- DVD cover
- Genre: Western
- Written by: Ken Trevey
- Directed by: Andrew V. McLaglen
- Starring: Don Meredith; Ike Eisenmann; Chuck Connors; Slim Pickens;
- Music by: Morton Stevens
- Country of origin: United States
- Original language: English

Production
- Producer: Bruce Lansbury
- Cinematography: Al Francis
- Editors: Dann Cahn; David Wages;
- Running time: 96 minutes
- Production company: Columbia Pictures Television

Original release
- Network: NBC
- Release: May 3, 1976

= Banjo Hackett: Roamin' Free =

1976 TV film

Banjo Hackett: Roamin' Free (also known as just Banjo Hackett) is a 1976 American Western television film directed by Andrew V. McLaglen, written by Ken Trevey, and starring Don Meredith, Ike Eisenmann and Chuck Connors.
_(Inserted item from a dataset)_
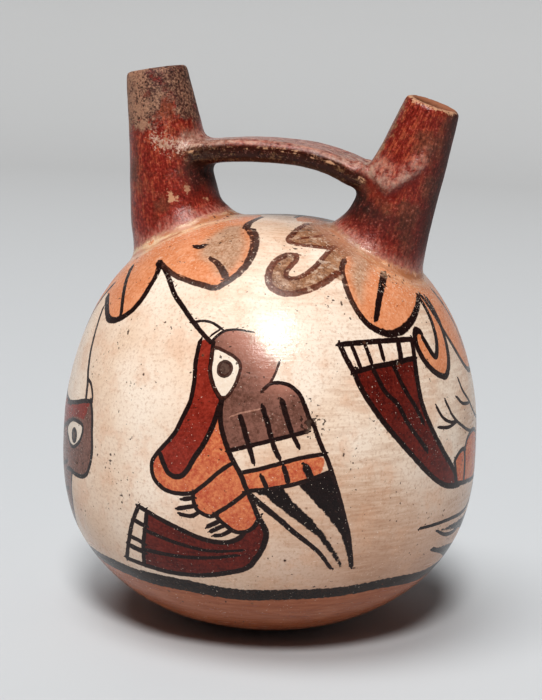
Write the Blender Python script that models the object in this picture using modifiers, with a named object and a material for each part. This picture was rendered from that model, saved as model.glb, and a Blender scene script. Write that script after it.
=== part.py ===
"""Double-spout bridge vessel: a hollow round body, two tapered spouts that splay apart, and a flat strap
that bridges them. It is one piece of fired clay, hollow all through. Lengths are in millimetres below and
metres in the model. The spouts stand along X, +Z is up, and the origin is the middle of the resting spot."""

import math
from dataclasses import dataclass

import bmesh
import bpy
from mathutils import Vector

MM = 0.001
NAME = "vessel"

# The body, a turned form: its widest point, what stands above it, and the flat it rests on
BODY_RADIUS = 66.0
WIDEST_HEIGHT = 57.1
SHOULDER_RISE = 72.9
RESTING_RADIUS = 13.0
BODY_WALL = 4.5
# Exponents of the body's curve, on height and on radius: 2 and 2 give an ellipse, more is fuller
LOWER_FULLNESS = (2.4, 2.1)
UPPER_FULLNESS = (2.1, 2.55)

# What both spouts share
SPOUT_WALL = 3.0
LIP_ROUNDING = 1.3
BASE_FLARE = 3.0
BASE_FLARE_RISE = 9.0
BASE_FLARE_SINK = 3.6

# The strap: width across and thickness, how it spreads where it joins a spout, and narrows again inside it
STRAP_WIDTH = 21.0
STRAP_THICKNESS = 7.2
STRAP_SPREAD = 1.25
STRAP_SPREAD_LENGTH = 9.0
STRAP_TUCK = 0.75
STRAP_CREST_HEIGHT = 150.6
STRAP_CREST_X = -4.0
STRAP_SQUARENESS = 2.8

# How finely the clay is faceted
BODY_SIDES = 60
CAVITY_SIDES = 44
SPOUT_SIDES = 28
BORE_SIDES = 20
STRAP_SIDES = 16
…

The film originally aired on May 3, 1976 on NBC and was a pilot for a possible series.

==Plot summary==
Traveling the frontier in the 1880s, Banjo Hackett, a horse trader receives a letter from his ailing sister. After rushing to his sister's hometown, he finds that his sister has recently died and her nine-year-old son Jubal Winner has already been sent to the local orphanage. Banjo helps the boy escape and takes him along to find Dido's Lament, the boy's mare, a gift from Uncle Banjo. The race is on to recover Dido and the foal the horse is carrying before bounty hunter Sam Ivory does.

==Main cast==
- Don Meredith as Banjo Hackett
- Ike Eisenmann as Jubal Winner
- Chuck Connors as Sam Ivory
- Slim Pickens as Lijah Tuttle
- Jennifer Warren as Mollie Brannen
- Gloria DeHaven as Lady Jane Gray
- L. Q. Jones as Sheriff Tadlock
- Jeff Corey as Judge Janeway
- Anne Francis as Flora Dobbs
- Albert Able as Rudolf, The Bettor

==Home media==
The title was released on DVD by Sony Pictures. However, as of 2021, the film has not been released on Blu-ray or in the digital format.